▸ TASK BRIEF
Copy out the listing exactly.

- - -

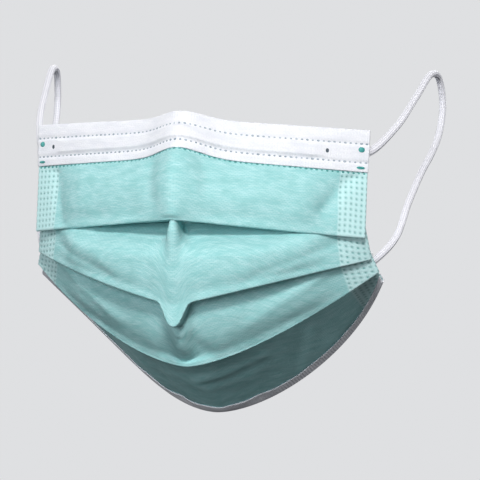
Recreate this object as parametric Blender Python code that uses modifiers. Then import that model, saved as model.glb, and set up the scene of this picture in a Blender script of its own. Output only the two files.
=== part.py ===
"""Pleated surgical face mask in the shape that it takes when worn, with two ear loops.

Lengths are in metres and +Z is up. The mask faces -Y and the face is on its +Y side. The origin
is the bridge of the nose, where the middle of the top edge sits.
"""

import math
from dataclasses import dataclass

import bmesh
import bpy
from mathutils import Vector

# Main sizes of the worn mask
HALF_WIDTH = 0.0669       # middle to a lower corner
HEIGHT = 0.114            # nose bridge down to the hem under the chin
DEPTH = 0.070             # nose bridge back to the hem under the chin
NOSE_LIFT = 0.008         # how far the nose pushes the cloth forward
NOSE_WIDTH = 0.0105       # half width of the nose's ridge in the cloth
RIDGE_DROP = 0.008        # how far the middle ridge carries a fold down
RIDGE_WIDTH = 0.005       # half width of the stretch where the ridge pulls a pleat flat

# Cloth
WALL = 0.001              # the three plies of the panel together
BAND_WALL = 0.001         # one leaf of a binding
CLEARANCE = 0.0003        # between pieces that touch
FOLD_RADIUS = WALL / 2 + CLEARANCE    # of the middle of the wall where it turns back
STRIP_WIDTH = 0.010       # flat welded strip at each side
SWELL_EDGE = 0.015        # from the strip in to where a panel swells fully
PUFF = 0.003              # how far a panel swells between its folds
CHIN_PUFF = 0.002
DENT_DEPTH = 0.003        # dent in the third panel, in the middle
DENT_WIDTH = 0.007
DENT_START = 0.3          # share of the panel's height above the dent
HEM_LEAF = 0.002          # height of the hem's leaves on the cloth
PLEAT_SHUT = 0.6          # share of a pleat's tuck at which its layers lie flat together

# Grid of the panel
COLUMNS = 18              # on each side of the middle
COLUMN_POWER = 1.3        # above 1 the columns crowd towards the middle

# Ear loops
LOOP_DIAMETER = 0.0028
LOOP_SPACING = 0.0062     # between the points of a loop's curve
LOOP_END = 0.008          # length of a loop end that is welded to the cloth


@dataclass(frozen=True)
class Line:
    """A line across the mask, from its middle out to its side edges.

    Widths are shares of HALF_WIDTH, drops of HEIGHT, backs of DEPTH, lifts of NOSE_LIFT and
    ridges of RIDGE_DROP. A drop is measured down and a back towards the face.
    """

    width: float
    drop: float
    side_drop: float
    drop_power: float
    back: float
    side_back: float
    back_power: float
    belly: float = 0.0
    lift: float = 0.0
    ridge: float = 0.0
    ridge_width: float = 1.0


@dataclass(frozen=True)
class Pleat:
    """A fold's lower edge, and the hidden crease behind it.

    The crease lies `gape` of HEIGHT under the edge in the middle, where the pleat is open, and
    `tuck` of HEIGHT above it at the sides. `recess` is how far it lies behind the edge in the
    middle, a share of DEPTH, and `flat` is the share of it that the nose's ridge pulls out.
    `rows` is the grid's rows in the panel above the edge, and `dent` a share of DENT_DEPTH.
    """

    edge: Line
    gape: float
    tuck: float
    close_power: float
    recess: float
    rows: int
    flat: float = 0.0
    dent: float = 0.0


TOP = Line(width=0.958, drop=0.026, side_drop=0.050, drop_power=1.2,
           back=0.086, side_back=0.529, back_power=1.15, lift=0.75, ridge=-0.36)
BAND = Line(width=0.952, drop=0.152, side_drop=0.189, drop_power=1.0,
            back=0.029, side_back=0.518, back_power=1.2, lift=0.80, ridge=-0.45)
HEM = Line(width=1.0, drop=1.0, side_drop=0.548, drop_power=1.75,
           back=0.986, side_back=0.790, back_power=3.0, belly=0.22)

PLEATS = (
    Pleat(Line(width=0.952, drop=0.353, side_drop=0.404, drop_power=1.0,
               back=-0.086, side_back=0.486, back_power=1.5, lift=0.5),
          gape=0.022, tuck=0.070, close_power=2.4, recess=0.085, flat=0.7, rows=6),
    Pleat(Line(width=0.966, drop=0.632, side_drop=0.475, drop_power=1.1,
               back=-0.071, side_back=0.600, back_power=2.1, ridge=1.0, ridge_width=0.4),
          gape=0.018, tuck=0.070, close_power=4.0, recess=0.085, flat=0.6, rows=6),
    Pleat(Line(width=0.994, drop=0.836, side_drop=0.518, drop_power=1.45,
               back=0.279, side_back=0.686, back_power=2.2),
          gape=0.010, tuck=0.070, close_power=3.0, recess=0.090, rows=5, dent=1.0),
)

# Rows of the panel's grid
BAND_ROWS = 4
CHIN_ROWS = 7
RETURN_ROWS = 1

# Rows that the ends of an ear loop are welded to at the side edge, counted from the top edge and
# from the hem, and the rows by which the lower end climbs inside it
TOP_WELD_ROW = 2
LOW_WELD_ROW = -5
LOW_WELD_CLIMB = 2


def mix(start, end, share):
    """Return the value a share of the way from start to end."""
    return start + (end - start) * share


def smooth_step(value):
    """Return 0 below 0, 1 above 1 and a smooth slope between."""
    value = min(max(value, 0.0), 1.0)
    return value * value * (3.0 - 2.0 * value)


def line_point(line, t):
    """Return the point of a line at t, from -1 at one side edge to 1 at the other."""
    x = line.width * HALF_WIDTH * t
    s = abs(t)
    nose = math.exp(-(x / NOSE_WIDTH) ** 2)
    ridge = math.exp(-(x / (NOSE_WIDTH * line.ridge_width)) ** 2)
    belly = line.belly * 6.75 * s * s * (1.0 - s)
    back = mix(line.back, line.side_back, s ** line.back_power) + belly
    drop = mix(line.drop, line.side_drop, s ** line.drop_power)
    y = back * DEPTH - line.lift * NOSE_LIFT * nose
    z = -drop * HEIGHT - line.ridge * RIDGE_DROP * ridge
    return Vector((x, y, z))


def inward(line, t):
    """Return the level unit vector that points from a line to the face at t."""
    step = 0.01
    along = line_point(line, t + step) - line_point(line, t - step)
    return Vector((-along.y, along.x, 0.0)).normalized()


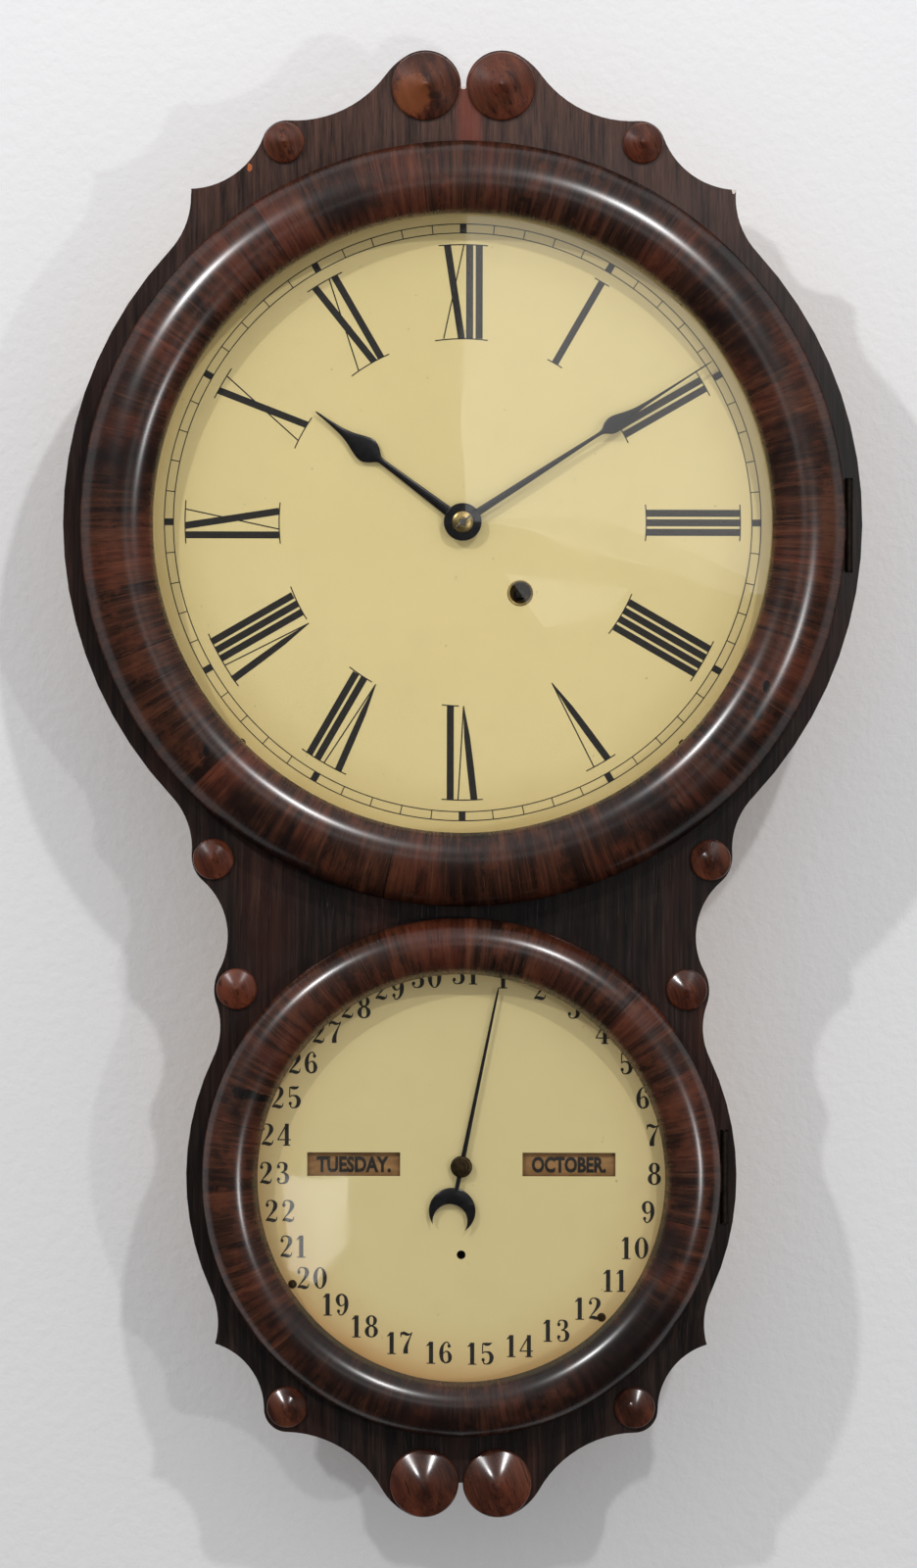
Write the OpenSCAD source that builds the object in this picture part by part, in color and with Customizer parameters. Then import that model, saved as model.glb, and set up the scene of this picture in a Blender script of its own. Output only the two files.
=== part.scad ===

- - -

▸ EXERCISE RESPONSE
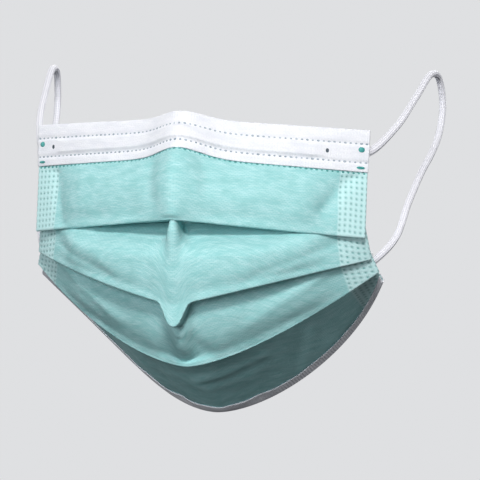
Recreate this object as parametric Blender Python code that uses modifiers. Then import that model, saved as model.glb, and set up the scene of this picture in a Blender script of its own. Output only the two files.
=== part.py ===
"""Pleated surgical face mask in the shape that it takes when worn, with two ear loops.

Lengths are in metres and +Z is up. The mask faces -Y and the face is on its +Y side. The origin
is the bridge of the nose, where the middle of the top edge sits.
"""

import math
from dataclasses import dataclass

import bmesh
import bpy
from mathutils import Vector

# Main sizes of the worn mask
HALF_WIDTH = 0.0669       # middle to a lower corner
HEIGHT = 0.114            # nose bridge down to the hem under the chin
DEPTH = 0.070             # nose bridge back to the hem under the chin
NOSE_LIFT = 0.008         # how far the nose pushes the cloth forward
NOSE_WIDTH = 0.0105       # half width of the nose's ridge in the cloth
RIDGE_DROP = 0.008        # how far the middle ridge carries a fold down
RIDGE_WIDTH = 0.005       # half width of the stretch where the ridge pulls a pleat flat

# Cloth
WALL = 0.001              # the three plies of the panel together
BAND_WALL = 0.001         # one leaf of a binding
CLEARANCE = 0.0003        # between pieces that touch
FOLD_RADIUS = WALL / 2 + CLEARANCE    # of the middle of the wall where it turns back
STRIP_WIDTH = 0.010       # flat welded strip at each side
SWELL_EDGE = 0.015        # from the strip in to where a panel swells fully
PUFF = 0.003              # how far a panel swells between its folds
CHIN_PUFF = 0.002
DENT_DEPTH = 0.003        # dent in the third panel, in the middle
DENT_WIDTH = 0.007
DENT_START = 0.3          # share of the panel's height above the dent
HEM_LEAF = 0.002          # height of the hem's leaves on the cloth
PLEAT_SHUT = 0.6          # share of a pleat's tuck at which its layers lie flat together

# Grid of the panel
COLUMNS = 18              # on each side of the middle
COLUMN_POWER = 1.3        # above 1 the columns crowd towards the middle

# Ear loops
LOOP_DIAMETER = 0.0028
LOOP_SPACING = 0.0062     # between the points of a loop's curve
LOOP_END = 0.008          # length of a loop end that is welded to the cloth


@dataclass(frozen=True)
class Line:
    """A line across the mask, from its middle out to its side edges.

    Widths are shares of HALF_WIDTH, drops of HEIGHT, backs of DEPTH, lifts of NOSE_LIFT and
    ridges of RIDGE_DROP. A drop is measured down and a back towards the face.
    """

    width: float
    drop: float
    side_drop: float
    drop_power: float
    back: float
    side_back: float
    back_power: float
    belly: float = 0.0
    lift: float = 0.0
    ridge: float = 0.0
    ridge_width: float = 1.0


@dataclass(frozen=True)
class Pleat:
    """A fold's lower edge, and the hidden crease behind it.

    The crease lies `gape` of HEIGHT under the edge in the middle, where the pleat is open, and
    `tuck` of HEIGHT above it at the sides. `recess` is how far it lies behind the edge in the
    middle, a share of DEPTH, and `flat` is the share of it that the nose's ridge pulls out.
    `rows` is the grid's rows in the panel above the edge, and `dent` a share of DENT_DEPTH.
    """

    edge: Line
    gape: float
    tuck: float
    close_power: float
    recess: float
    rows: int
    flat: float = 0.0
    dent: float = 0.0


TOP = Line(width=0.958, drop=0.026, side_drop=0.050, drop_power=1.2,
           back=0.086, side_back=0.529, back_power=1.15, lift=0.75, ridge=-0.36)
BAND = Line(width=0.952, drop=0.152, side_drop=0.189, drop_power=1.0,
            back=0.029, side_back=0.518, back_power=1.2, lift=0.80, ridge=-0.45)
HEM = Line(width=1.0, drop=1.0, side_drop=0.548, drop_power=1.75,
           back=0.986, side_back=0.790, back_power=3.0, belly=0.22)

PLEATS = (
    Pleat(Line(width=0.952, drop=0.353, side_drop=0.404, drop_power=1.0,
               back=-0.086, side_back=0.486, back_power=1.5, lift=0.5),
          gape=0.022, tuck=0.070, close_power=2.4, recess=0.085, flat=0.7, rows=6),
    Pleat(Line(width=0.966, drop=0.632, side_drop=0.475, drop_power=1.1,
               back=-0.071, side_back=0.600, back_power=2.1, ridge=1.0, ridge_width=0.4),
          gape=0.018, tuck=0.070, close_power=4.0, recess=0.085, flat=0.6, rows=6),
    Pleat(Line(width=0.994, drop=0.836, side_drop=0.518, drop_power=1.45,
               back=0.279, side_back=0.686, back_power=2.2),
          gape=0.010, tuck=0.070, close_power=3.0, recess=0.090, rows=5, dent=1.0),
)

# Rows of the panel's grid
BAND_ROWS = 4
CHIN_ROWS = 7
RETURN_ROWS = 1

# Rows that the ends of an ear loop are welded to at the side edge, counted from the top edge and
# from the hem, and the rows by which the lower end climbs inside it
TOP_WELD_ROW = 2
LOW_WELD_ROW = -5
LOW_WELD_CLIMB = 2


def mix(start, end, share):
    """Return the value a share of the way from start to end."""
    return start + (end - start) * share


def smooth_step(value):
    """Return 0 below 0, 1 above 1 and a smooth slope between."""
    value = min(max(value, 0.0), 1.0)
    return value * value * (3.0 - 2.0 * value)


def line_point(line, t):
    """Return the point of a line at t, from -1 at one side edge to 1 at the other."""
    x = line.width * HALF_WIDTH * t
    s = abs(t)
    nose = math.exp(-(x / NOSE_WIDTH) ** 2)
    ridge = math.exp(-(x / (NOSE_WIDTH * line.ridge_width)) ** 2)
    belly = line.belly * 6.75 * s * s * (1.0 - s)
    back = mix(line.back, line.side_back, s ** line.back_power) + belly
    drop = mix(line.drop, line.side_drop, s ** line.drop_power)
    y = back * DEPTH - line.lift * NOSE_LIFT * nose
    z = -drop * HEIGHT - line.ridge * RIDGE_DROP * ridge
    return Vector((x, y, z))


def inward(line, t):
    """Return the level unit vector that points from a line to the face at t."""
    step = 0.01
    along = line_point(line, t + step) - line_point(line, t - step)
    return Vector((-along.y, along.x, 0.0)).normalized()


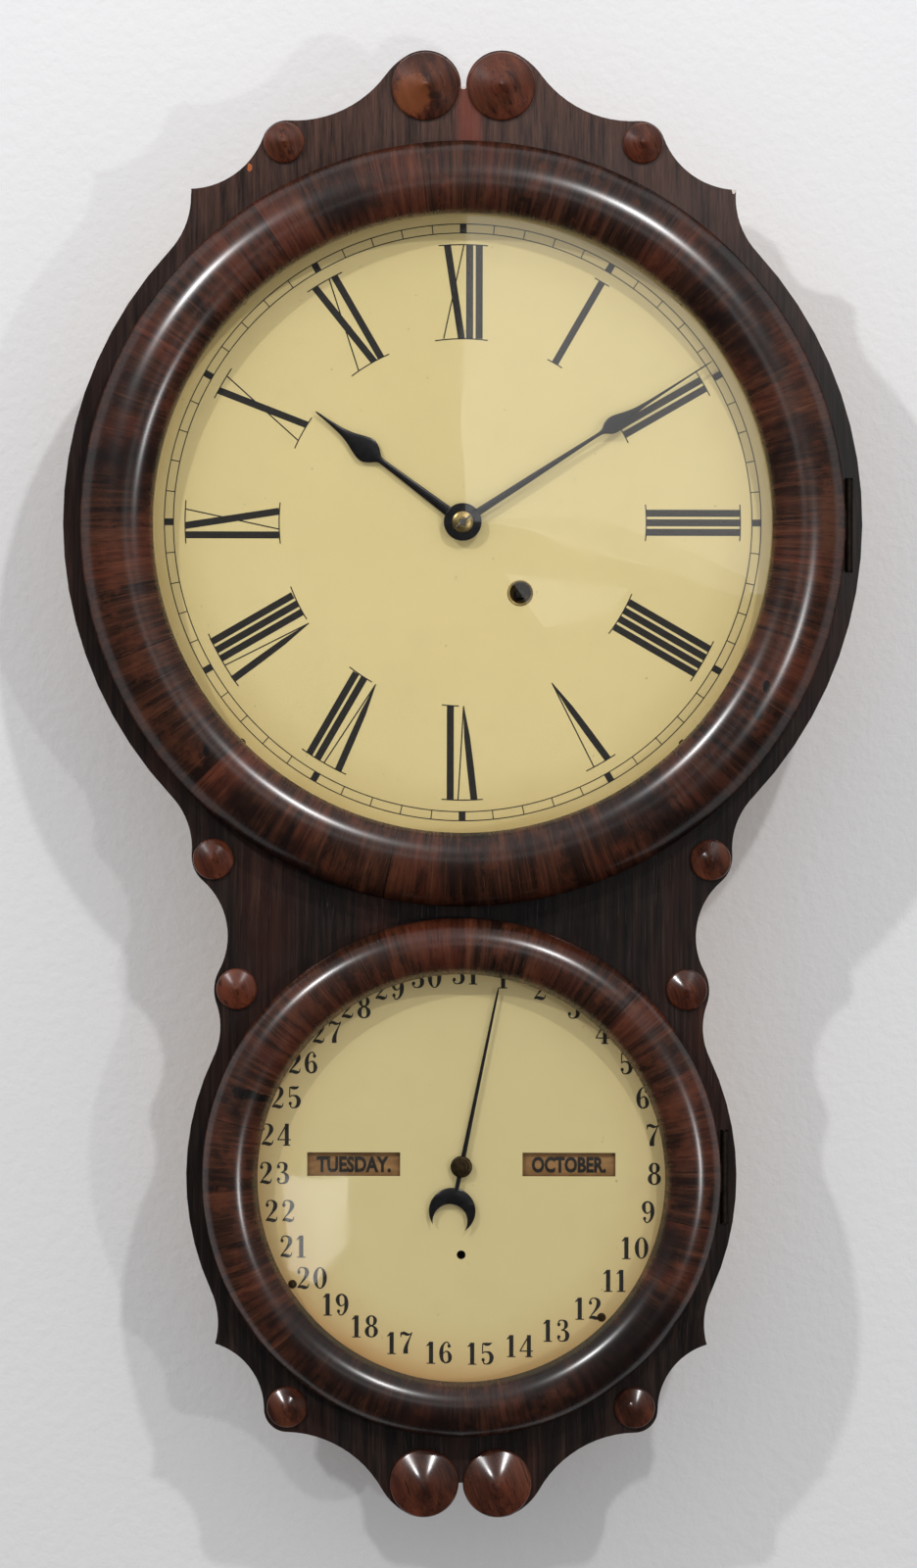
Write the OpenSCAD source that builds the object in this picture part by part, in color and with Customizer parameters. Then import that model, saved as model.glb, and set up the scene of this picture in a Blender script of its own. Output only the two files.
=== part.scad ===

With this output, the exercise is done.